Performance Optimization of a Diesel Engine with a Two-Stage Turbocharging System and Dual-Loop EGR Using Multi-Objective Pareto Optimization Based on Diesel Cycle Simulation

Abstract

The effects of an electric supercharger (eS) and a dual-loop exhaust gas recirculation (EGR) system on a passenger car’s diesel engine’s emissions and fuel efficiency under various worldwide harmonized light-duty vehicles test procedure (WLTP) reference operation points were investigated using a one-dimensional engine cycle simulation, called GT-Power. After heavy EGR application, the in-cylinder pressure and temperature declined due to a dilution effect. As eS power and rpm increased, the brake-specific fuel consumption (BSFC) decreased because the effects of the air flow rate increased. However, it was unavoidable that nitrogen oxide (NOx) emissions also increased due to the higher in-cylinder pressure and temperature.
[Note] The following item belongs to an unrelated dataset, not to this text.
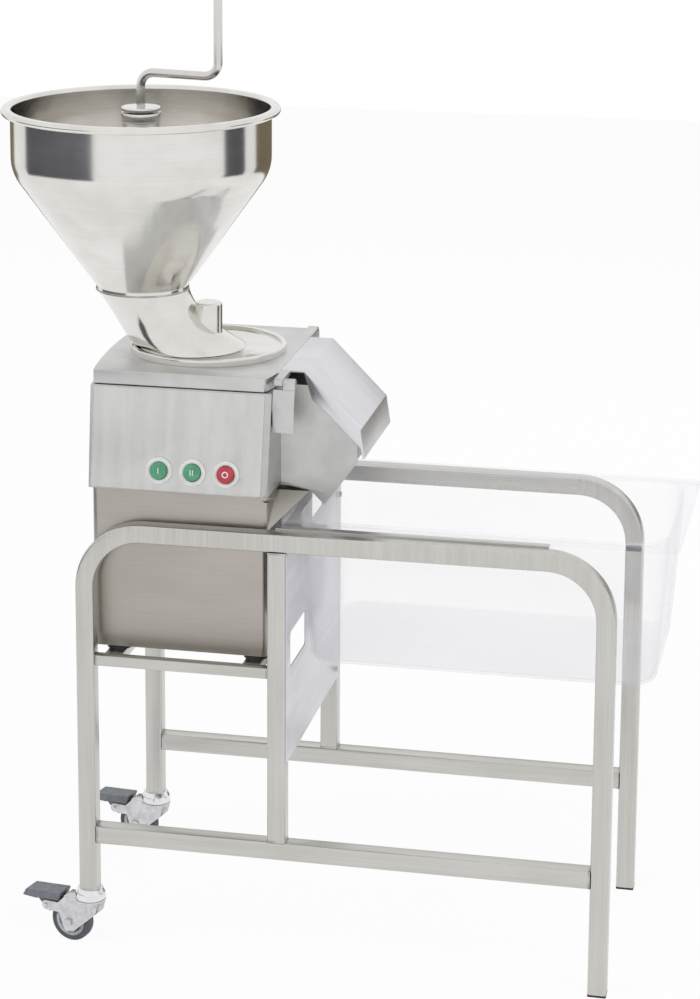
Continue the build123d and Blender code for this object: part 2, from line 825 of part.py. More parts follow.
# Latch tab: bent strip that hangs from the latch arm on its own pin
tab_left = -66.5
tab_right = -37.5
tab_sheet = 3.0
tab_face = -153.0
tab_foot = 745.0
knuckle_left = latch_arm_left + latch_arm_width + 0.4
with BuildPart() as latch_tab:
    with BuildSketch(Plane.YZ.offset(tab_left)):
        with BuildLine():
            Polyline(
                (tab_face, tab_foot),
                (tab_face, 781.0),
                (latch_y - 7, latch_z - 8),
                (latch_y - 4, latch_z - 8),
                (tab_face + tab_sheet, 781.0),
                (tab_face + tab_sheet, tab_foot),
                close=True,
            )
        make_face()
    extrude(amount=tab_right - tab_left)
    with BuildSketch(Plane.YZ.offset(knuckle_left)):
        with Locations((latch_y, latch_z)):
            Circle(6.0)
        with BuildLine():
            Polyline(
                (latch_y - 7, latch_z - 8.5),
                (latch_y - 6, latch_z),
                (latch_y, latch_z),
                (latch_y - 4, latch_z - 8.5),
                close=True,
            )
        make_face()
    extrude(amount=tab_right - knuckle_left)
    with BuildSketch(Plane.YZ.offset(latch_arm_left)):
        with Locations((latch_y, latch_z)):
            Circle(latch_pin_radius)
    extrude(amount=tab_right - latch_arm_left)
save(latch_tab.part, "latch_tab")

# Latch sensor block on the housing, behind the tab
with BuildPart() as latch_sensor:
    box_between((housing_right, -147.0, 752.0), (-46.0, -133.0, 770.0))
    fillet(latch_sensor.edges().filter_by(Axis.X), radius=2.0)
save(latch_sensor.part, "latch_sensor")

# Lid hinge brackets: an ear with its pin beside each lug, on the housing's rear wall
bracket_width = 12.0
for end, lug_x, side_way in (("left", lug_places[0], 1), ("right", lug_places[1], -1)):
    ear_low = lug_x + lug_width + 0.5 if side_way > 0 else lug_x - 0.5 - bracket_width
    pin_low = lug_x if side_way > 0 else lug_x - 0.5 - bracket_width
    with BuildPart() as bracket:
        with BuildSketch(Plane.YZ.offset(ear_low)):
            with BuildLine():
                Polyline(
                    (housing_rear, 770.0),
                    (housing_rear, 795.0),
                    (hinge_y - 8, hinge_z),
                    (hinge_y, hinge_z),
                    (hinge_y + 8, hinge_z),
                    close=True,
                )
            make_face()
            with Locations((hinge_y, hinge_z)):
                Circle(8.0)
        extrude(amount=bracket_width)
        with BuildSketch(Plane.YZ.offset(pin_low)):
            with Locations((hinge_y, hinge_z)):
                Circle(pin_radius)
        extrude(amount=lug_width + 0.5 + bracket_width)
    save(bracket.part, f"{end}_hinge_bracket")


def placed_caster_piece(piece, sign):
    """Turn a piece built about the swivel axis to the rest direction and move it under its leg."""
    return Pos(frame_left + tube / 2, sign * rail_y, 0) * Rotation(0, 0, caster_swivel) * piece


# Caster heads: the chromed swivel housings fixed under the left legs, with the plug inside the tube
with BuildPart() as caster_head:
    with BuildSketch(Plane.XZ):
        with BuildLine():
            Polyline((0, 68.0), (20.5, 68.0), (21.5, 72.0), (21.0, 78.0), (17.0, caster_height), (0, caster_height),
                     close=True)
        make_face()
    revolve(axis=Axis.Z)
    with BuildSketch(Plane.XY.offset(caster_height)):
        Rectangle(tube - 2 * tube_wall, tube - 2 * tube_wall)
    extrude(amount=20.0)

# Caster forks: a top plate and two cheeks that trail back to the axle, with the pedal's lobe
fork_inner = wheel_width / 2 + 1.5
fork_sheet = 2.0
lobe_x = -65.0
lobe_z = 48.0
lobe_radius = 7.0
axle_radius = 4.0
with BuildPart() as caster_fork:
    with BuildSketch(Plane.XY.offset(65.0)):
        Circle(21.0)
        with Locations((-18.0, 0)):
            Rectangle(36.0, 2 * (fork_inner + fork_sheet))
    extrude(amount=2.6)
    for sign in (-1, 1):
        with BuildSketch(Plane.XZ.offset(-sign * (fork_inner + fork_sheet / 2))):
            with BuildLine():
                Polyline(
                    (18.0, 65.5),
                    (13.0, 48.0),
                    (-21.0, 17.0),
                    (-34.0, 15.0),
                    (-39.0, 24.0),
                    (-44.0, lobe_z - lobe_radius),
                    (lobe_x, lobe_z - lobe_radius),
                    (lobe_x, lobe_z + lobe_radius),
                    (-46.0, 55.5),
                    (-36.0, 65.5),
                    close=True,
                )
            make_face()
            with Locations((lobe_x, lobe_z)):
                Circle(lobe_radius)
        extrude(amount=fork_sheet / 2, both=True)
    for x, z, radius in ((-caster_trail, wheel_radius, axle_radius), (lobe_x, lobe_z, 2.5)):
        with BuildSketch(Plane.XZ.offset(-(fork_inner + fork_sheet + 2))):
            with Locations((x, z)):
                Circle(radius)
        extrude(amount=2 * (fork_inner + fork_sheet + 2))

# Caster wheels: hub with its pale thread ring, and the tyre
with BuildPart() as wheel_hub:
    with BuildSketch(Plane.XY):
        with BuildLine():
            Polyline(
                (axle_radius + 0.05, -9.5),
                (9.0, -9.5),
                (9.0, -5.0),
                (16.0, -5.0),
                (17.5, -7.5),
                (22.0, -7.5),
                (22.0, 7.5),
                (17.5, 7.5),
                (16.0, 5.0),
                (9.0, 5.0),
                (9.0, 9.5),
                (axle_radius + 0.05, 9.5),
                close=True,
            )
        make_face()
    revolve(axis=Axis.Y)
with BuildPart() as wheel_tyre:
    with BuildSketch(Plane.XY):
        with BuildLine():
            FilletPolyline((22.0, -8.0), (27.5, -9.0), (wheel_radius, -5.5), (wheel_radius, 5.5), (27.5, 9.0),
                           (22.0, 8.0), radius=1.5)
            Line((22.0, 8.0), (22.0, -8.0))
        make_face()
    revolve(axis=Axis.Y)

# Brake pedals: moulded lever behind the fork, with a tongue round the lobe's pin and a nose that meets the tyre
with BuildPart() as brake_pedal:
    with BuildSketch(Plane.XZ.offset(-15.0)):
        with BuildLine():
            FilletPolyline(
                (-102.0, 57.0),
                (-96.0, 67.0),
                (-66.0, 69.0),
                (-40.0, 71.0),
                (-44.5, 58.5),
                (-70.0, 58.0),
                (-80.0, 56.0),
                radius=1.5,
                close=True,
            )
        make_face()
    extrude(amount=30.0)
    with BuildSketch(Plane.XZ.offset(-(fork_inner - 0.5))):
        with BuildLine():
            Polyline(
                (-82.0, 58.0),
                (lobe_x - 6, lobe_z - 2),
                (lobe_x + 5, lobe_z - 10),
                (lobe_x + 6.4, lobe_z),
                (-52.0, 60.0),
                close=True,
            )
        make_face()
        with Locations((lobe_x, lobe_z)):
            Circle(6.5)
            Circle(2.55, mode=Mode.SUBTRACT)
    extrude(amount=2 * fork_inner - 1.0)

axle_place = Pos(-caster_trail, 0, wheel_radius)
for side, sign in side_sign.items():
    save(Pos(frame_left + tube / 2, sign * rail_y, 0) * caster_head.part, f"{side}_caster_head")
    save(placed_caster_piece(caster_fork.part, sign), f"{side}_caster_fork")
    save(placed_caster_piece(axle_place * wheel_hub.part, sign), f"{side}_wheel_hub")
    save(placed_caster_piece(axle_place * wheel_tyre.part, sign), f"{side}_wheel_tyre")
    save(placed_caster_piece(brake_pedal.part, sign), f"{side}_brake_pedal")

# Food container: clear moulded tub with tapered walls and a turned-down rim
pan_left = pan_right - pan_length
pan_x = (pan_left + pan_right) / 2
rim_web = 3.0
pan_bottom = pan_top - pan_depth
rim_end = 16.0
rim_side = 11.0
wall_taper = 15.0


def pan_form(inset, low_z, high_z):
    """The tub's tapered form between two levels, drawn in by inset."""
    with BuildPart() as form:
        for z in (low_z, high_z):
            depth = (pan_top - z) / pan_depth
            with BuildSketch(Plane.XY.offset(z)):
                with Locations((pan_x, 0)):
                    RectangleRounded(
                        pan_length - 2 * (rim_end + wall_taper * depth + inset),
                        pan_width - 2 * (rim_side + wall_taper * depth + inset),
                        48.0 - 8.0 * depth - inset,
                    )
        loft()
    return form.part


tub_outside = pan_form(0.0, pan_bottom, pan_top)
with BuildPart() as tub_hollow:
    add(pan_form(pan_wall, pan_bottom + pan_wall, pan_top + 1))
    fillet(tub_hollow.faces().sort_by(Axis.Z)[0].edges(), radius=7.0)
with BuildPart() as pan:
    add(tub_outside)
    fillet(pan.faces().sort_by(Axis.Z)[0].edges(), radius=9.0)
    with BuildSketch(Plane.XY.offset(pan_top - 8)):
        with Locations((pan_x, 0)):
            RectangleRounded(pan_length, pan_width, 12.0)
            RectangleRounded(pan_length - 5, pan_width - 5, 9.5, mode=Mode.SUBTRACT)
    extrude(amount=8.0)
    with BuildSketch(Plane.XY.offset(pan_top - rim_web)):
        with Locations((pan_x, 0)):
            RectangleRounded(pan_length, pan_width, 12.0)
    extrude(amount=rim_web)
    add(tub_hollow.part, mode=Mode.SUBTRACT)
save(pan.part, "pan")
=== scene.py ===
import math

import bmesh
import bpy
from mathutils import Matrix, Vector


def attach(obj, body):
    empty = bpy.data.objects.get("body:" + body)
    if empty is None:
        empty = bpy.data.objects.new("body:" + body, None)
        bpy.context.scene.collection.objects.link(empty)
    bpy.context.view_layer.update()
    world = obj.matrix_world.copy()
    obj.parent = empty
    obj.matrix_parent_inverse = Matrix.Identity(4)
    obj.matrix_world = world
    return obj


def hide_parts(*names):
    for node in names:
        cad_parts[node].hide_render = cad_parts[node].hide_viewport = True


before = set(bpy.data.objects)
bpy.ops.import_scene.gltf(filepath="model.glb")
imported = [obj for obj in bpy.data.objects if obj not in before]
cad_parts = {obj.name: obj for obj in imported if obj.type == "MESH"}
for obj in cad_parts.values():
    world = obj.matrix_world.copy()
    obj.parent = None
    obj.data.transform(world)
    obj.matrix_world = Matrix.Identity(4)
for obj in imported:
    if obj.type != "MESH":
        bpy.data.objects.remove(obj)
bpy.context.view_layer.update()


# The camera stands a little to the right of the machine and above its rails, with a long lens, and is held so that
# the rails fall away to the right. Its place and lens were worked out from the stand's tubes and the container.
camera_data = bpy.data.cameras.new("photo_camera")
camera_data.lens = 106.36
camera_data.shift_x = 0.1085
camera_data.shift_y = -0.2114
camera_data.clip_end = 60.0
camera = bpy.data.objects.new("photo_camera", camera_data)
bpy.context.scene.collection.objects.link(camera)
to_right = Vector((0.97340, 0.22909, -0.00213))
to_top = Vector((-0.04831, 0.21435, 0.97556))
to_back = Vector((0.22395, -0.94951, 0.21972))
standpoint = Vector((0.76184, -3.84966, 1.79290))
turned_to_view = Matrix((to_right, to_top, to_back)).transposed().to_4x4()
camera.matrix_world = Matrix.Translation(standpoint) @ turned_to_view
bpy.context.scene.camera = camera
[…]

To induce more EGR to the intake system, a dual-loop EGR system was applied with eS at different low-pressure EGR (LP-EGR) fractions (0, 0.25, 0.5, 0.75, and 1.0). Under these conditions, a design of experiment (DoE) procedure was carried out and response surface plots of the BSFC and brake-specific NOx (BSNOx) were prepared. A multi-objective Pareto optimization method was used to improve the trade-off in results between the BSFC and BSNOx. Through optimization, optimal Pareto fronts were obtained, which suggested design parameters for eS power and rpm to control the engine under various LP fraction conditions.